Daboll, funny enough, said the play was “something we practiced since training camp that hasn’t always worked. But the guys knew what to do.”

Rookie left guard Josh Ezeudu made a nice block on the play. And Barkley faked out Titans linebacker Dylan Cole, who crashed the play unblocked but failed to contain the Giants’ running back inside.

“It was a good play designed by Mike and good execution upfront,” Daboll added.

ROTATION UP FRONT

Veteran Ben Bredeson started the game at left guard, but Daboll rotated Bredeson (32 snaps) and Ezeudu (28 snaps) almost evenly in a timeshare.

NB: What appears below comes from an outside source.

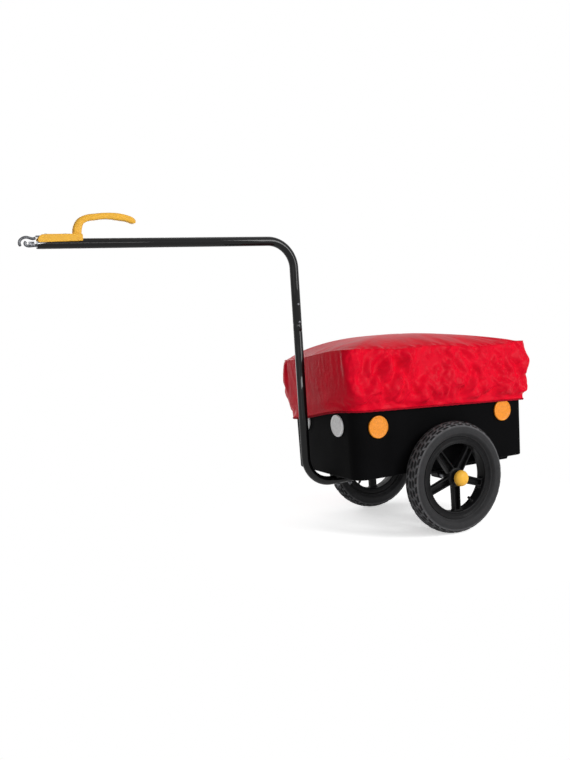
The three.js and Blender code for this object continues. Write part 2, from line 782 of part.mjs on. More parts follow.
function spacerGeometry() {
  const start = railHalfSpacing + bracketWidth / 2 + seatGap;
  const end = wheelPlane - hubFace - seatGap;
  return turned(closedLoop([
    [axleBore, start], [spacerRadius, start], [spacerRadius, end], [axleBore, end],
  ]), shaftSides);
}

function axleBracketGeometry() {
  const top = railUnderside - seatGap;
  const shape = new THREE.Shape();
  shape.moveTo(-bracketFlangeHalfLength, top);
  shape.lineTo(-bracketFlangeHalfLength, top - bracketFlange);
  shape.lineTo(-bracketNeckHalfWidth, top - bracketFlange);
  shape.lineTo(-bracketEyeRadius, axleHeight);
  shape.absarc(0, axleHeight, bracketEyeRadius, Math.PI, 2 * Math.PI, false);
  shape.lineTo(bracketNeckHalfWidth, top - bracketFlange);
  shape.lineTo(bracketFlangeHalfLength, top - bracketFlange);
  shape.lineTo(bracketFlangeHalfLength, top);
  const block = sideSlab(shape, bracketWidth / 2);
  const bore = disc(axleBore, bracketWidth + 2 * cutOverrun, shaftSides).translate(0, 0, axleHeight);
  const boltHoles = [-1, 1].map((end) => rodBetween(
    new THREE.Vector3((end * bracketBoltSpacing) / 2, 0, top + cutOverrun),
    new THREE.Vector3((end * bracketBoltSpacing) / 2, 0, axleHeight),
    boltRadius + seatGap, rodSides,
  ));
  return cut(block, [bore, ...boltHoles]);
}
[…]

Ezeudu struggled early. He was beaten by the Titans’ Jeffrey Simmons for the sack fumble of Jones. But the Giants seemed to run the ball better with the rookie in the game. And Ezeudu made a powerful block on Titans DE Kevin Strong on Barkley’s four-yard TD run in the third quarter.

“[Offensive line coach] Bobby [Johnson] did a great job,” Daboll said. “We knew we were going a couple of series and flipping them in and out. And Bobby did a great job with that. Communicating with those guys.”

SHEPARD FIRED UP

Sterling Shepard knew he was going to break the tackle and get in the end zone once he got behind Titans corner Kristian Fulton on his 65-yard touchdown.

“It’s over with,” Shepard said. “I wasn’t going to be denied on that one. It has been a long time coming, a long road for me. I just thank God, man. It was some dark times going through recovery.”

Shepard also said he’d known since Saturday night that if the Giants needed an extra point to tie Sunday’s game, Daboll would go for two and the win.

TBD ON WAN’DALE

Robinson, the Giants’ second-round pick out of Kentucky, had his right knee bent awkwardly on his first NFL catch. He made a five-yard reception on third down to convert for a first but got twisted down on a hit by Titans safety Amani Hooker.

Daboll said Robinson had told him “I just landed funny.” The coach did not project confidence in Monday’s Zoom interview. “Day to day,” he said twice. Daboll wouldn’t say anything optimistic when asked if the Giants had avoided something long-term … Corner/gunner Nick McCloud (hamstring) already left the game in the second half.